1.6 Bochner’s Theorem and RFF

Problem: For the Laplacian kernel \(k(x, y) = \exp(-\lambda |x-y|)\) in 1D, find the spectral density \(p(\omega)\) such that \(k(\delta) = \int e^{i\omega \delta} p(\omega) d\omega\). Hint: This is the Fourier transform of a double exponential.

1.7 Nyström vs. RFF

Problem:

  1. When is the Nyström method expected to perform better than RFF? (Hint: Consider the rank of the Gram matrix).
  2. What is the computational complexity of the Nyström approximation for \(m\) landmarks?

1.8 Convergence of RFF

Problem: Rahimi & Recht (2007) showed that the error \(|k(x, y) - \hat{k}(x, y)|\) converges as \(O(1/\sqrt{m})\).

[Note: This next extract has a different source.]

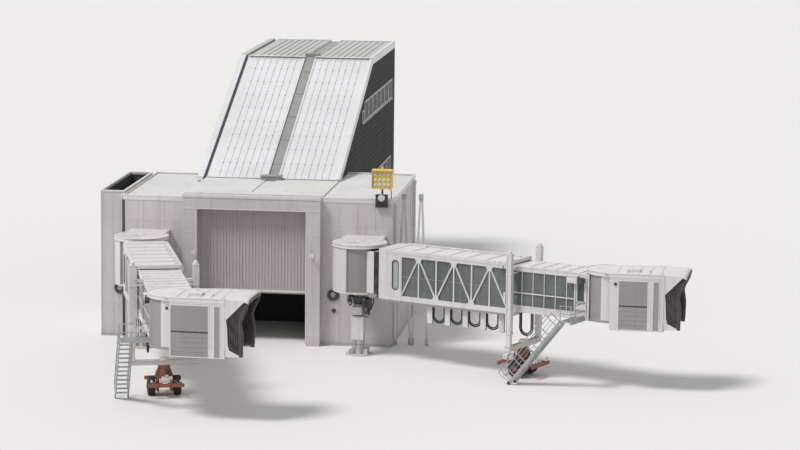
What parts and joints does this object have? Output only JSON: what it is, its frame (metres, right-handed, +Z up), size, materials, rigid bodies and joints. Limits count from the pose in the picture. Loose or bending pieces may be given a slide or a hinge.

  1. Why is this rate independent of the dimensionality of \(x\)?
  2. What is the downside of this slow convergence for high-precision applications?

2. Coding Practice

2.1 Approximating a Kernel with RFF

Task: Implement Random Fourier Features from scratch for the RBF kernel.

  1. Generate 2D synthetic data.
  2. Sample \(\omega \sim \mathcal{N}(0, 2\gamma I)\).
  3. Construct the feature map \(\phi(x) = \sqrt{\frac{2}{m}} [\cos(\omega_1^\top x + b_1), \dots, \cos(\omega_m^\top x + b_m)]\).
  4. Compare the approximated Gram matrix \(\hat{K} = \Phi \Phi^\top\) with the exact \(K\).

2.2 MMD Two-Sample Test

Task: Use the MMD formula to test if two samples come from the same distribution.

  1. Sample \(X \sim \mathcal{N}(0, 1)\) and \(Y \sim \mathcal{N}(0.5, 1)\).
  2. Calculate \(MMD^2(X, Y)\) using the RBF kernel.
  3. Perform a permutation test to determine the p-value.

3. Hints & Solutions

3.1 Hints

  • 1.1: Use the definition \(\sum c_i c_j k(x_i, x_j) \ge 0\).
  • 1.4: The solution is \(\alpha = (K + \lambda I)^{-1} y\), where \(K\) is the Gram matrix.
  • 2.1: Remember to include the random phase \(b \sim \text{Uniform}(0, 2\pi)\) if using the cosine-only form.

3.2 Solutions (Brief)

  • 1.2.3: By Cauchy-Schwarz: \(|f(x)| = |\langle f, k_x \rangle| \le \|f\| \|k_x\| = \|f\| \sqrt{k(x, x)}\).
  • 1.5.1: For the linear kernel, \(\mu_P = \int x dP(x) = \mathbb{E}_P[x]\). Any two distributions with the same mean (but different variances) will have the same embedding. Thus, it is not injective.
  • 1.6: \(p(\omega) = \frac{1}{\pi} \frac{\lambda}{\lambda^2 + \omega^2}\) (Cauchy/Lorentzian distribution).